Both movies feature thinkers and writers who contribute their perspective on global problems and their causes and solutions. Both movies intersperse these contributions with evocative visual images and narration which weaves a story for us. Where they differ is that Leonardo DiCaprio's The 11th Hour is a highly professional Hollywood production with the images, narration, text and cinematic conventions weaving a single, largely consistent story which is as accessible as other mainstream Hollywood output, whereas What a Way to Go permits the featured thinkers to say their pieces in their own way, so that they and the accompanying narration delivers a messier, inconclusive but more realistic account.
DiCaprio's landscape visuals are spectacular: some are heart-achingly beautiful while others – depicting environmental destruction – are just as eye-catching in their own way. But I am not sure that depicting pristine wildernesses helps convey the movie’s message. We need to understand and value ecosystems and biofeedback rather than anthropocentrically as iconic species or beautiful landscapes in isolation.
What is the message of The 11th Hour? It’s mixed (as is the message of What a Way to Go). DiCaprio, Ray Anderson and others focus on “industrial civilization” and the resource extraction and pollution that is the inevitable concomitant of industrialism. But The 11th Hour also has its “happy chapter” highlighting energy efficiencies and other means of holding on to our present ways of life. It enjoins us to rejoice in frugality.

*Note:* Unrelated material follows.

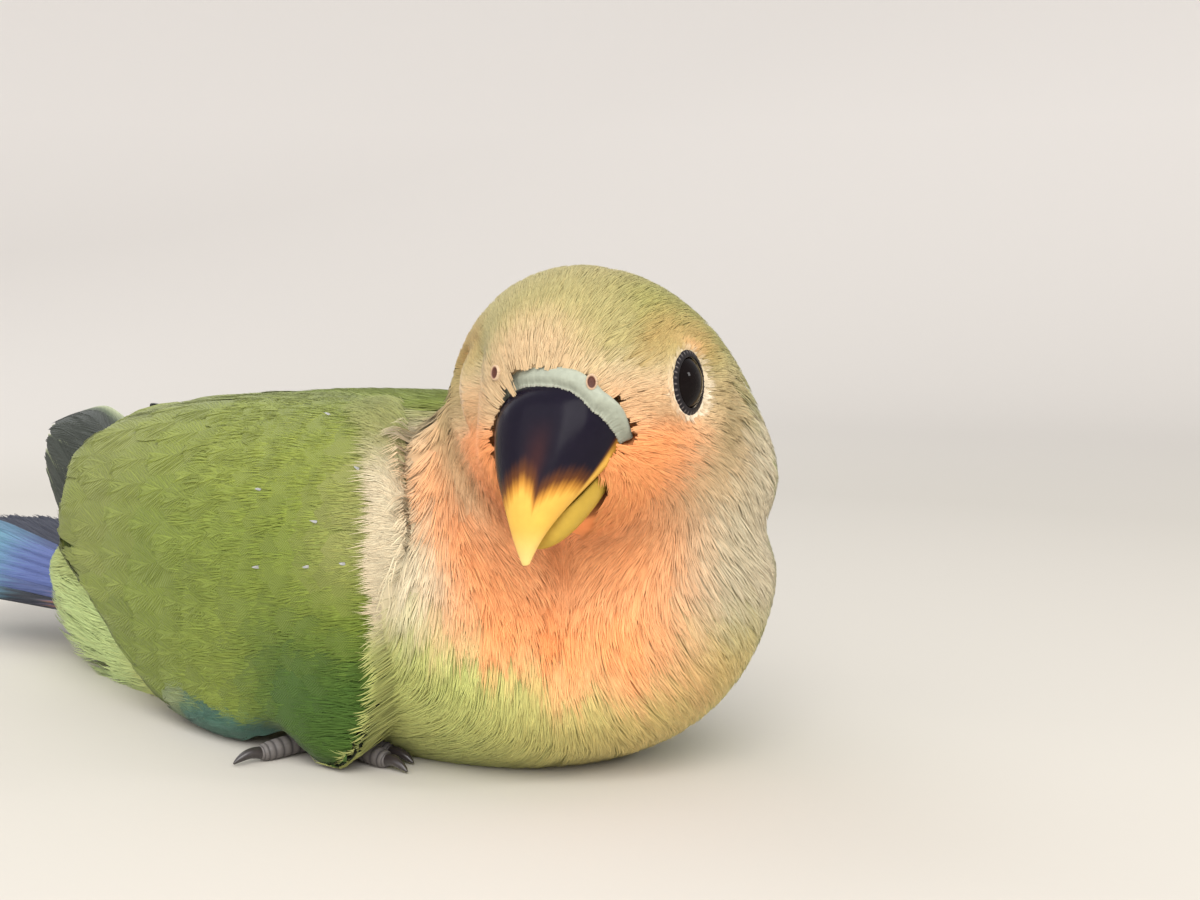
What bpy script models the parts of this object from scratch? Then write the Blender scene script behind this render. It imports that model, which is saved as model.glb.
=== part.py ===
"""A young peach-faced lovebird at life size, crouched on its belly with its head turned to its right.

The bird faces -Y and +Z is up. The floor is z = 0, where the belly and the feet have their flats.
Blender's units are metres here, and the tables below are in millimetres, turned to metres by MM.
"""

import math
from dataclasses import dataclass

import bmesh
import bpy
import numpy as np
from mathutils import Matrix, Vector

MM = 0.001

# Driving dimensions, in millimetres
GAP = 0.32  # between a piece and the piece it is cut to fit
HEAD_CENTRE = (-7.1, -5.6, 40.4)
HEAD_YAW = 75.0  # degrees that the head is turned to the bird's right
HEAD_ROLL = 3.0  # degrees that the crown leans to the bird's right
EYE_RADIUS = 3.5
EYE_PLACE = (3.2, 10.5, 1.5)  # forward, to the side and up from the head's centre
WING_THICKNESS = 2.2
PRIMARY_THICKNESS = 1.1
TAIL_THICKNESS = 1.1
TAIL_BASE_Y = 84.0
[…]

For What a Way to Go, the message is also mixed, with Tim Bennett allowing William Catton, Derrick Jensen and others to speak, but coming to his own conclusions rather than scripting these guests to contribute to his story. Bennett demonstrates the truth that we are all responsible for selecting in our own ways how we interpret the mass of evidence before us and how we change accordingly.
The carefully-groomed guests in The 11th Hour contrast with the rough and ready guests in What a Way to Go, who speak unscripted from the depths of their experience, passions and wisdom. The respective appearances of Professor Stuart Pimm illustrate this painfully well. In The 11th Hour, Pimm wears a suit, collar and tie and his hair is perfect (The 11th Hour deployed hairspray liberally – it didn’t enter the mind of Tim Bennett); he gives a polished rehearsed performance, unmoving against a blank background. In What a Way to Go he wears a jumper, his hair is a mess, he is speaking off the cuff, his body swaying with passion and the background is an incongruous mantelpiece.
Richard Heinberg gives a succinct explanation of peak oil in What a Way to Go, but reports that “the producer and director [of The 11th Hour] decided against including a mention of Peak Oil”. William Catton and Richard Manning speak directly about human overpopulation in What a Way to Go, but the problem is skirted in The 11th Hour.
The guests in The 11th Hour are all establishment names; the guests in What a Way to Go include a two of the same characters (Mander and Pimm - who are on the edge of the establishment) but most of the time is given to thinkers who are a bit too hot for the establishment to embrace with comfort. You won’t find What a Way to Go's main guests in National Geographic or receiving awards from the AAAS.
Overall, these are very different movies. An average child could safely see The 11th Hour as it is a sanitized account of reality, whereas What a Way to Go is more confronting. There is a place for both movies: just as An Inconvenient Truth dumbs down the science, over-simplifies the issues and underplays the magnitude of the problems - yet also awakend millions of people to a crisis they had not previously perceived, The 11th Hour breaks it gently for those who have not previously thought deeply about Earth's environment - the viewer takes away images and impressions. What a Way to Go is the advanced course for those who are intellectually and emotionally prepared to examine critically our way of life - the viewer takes away ideas, even subversive ones.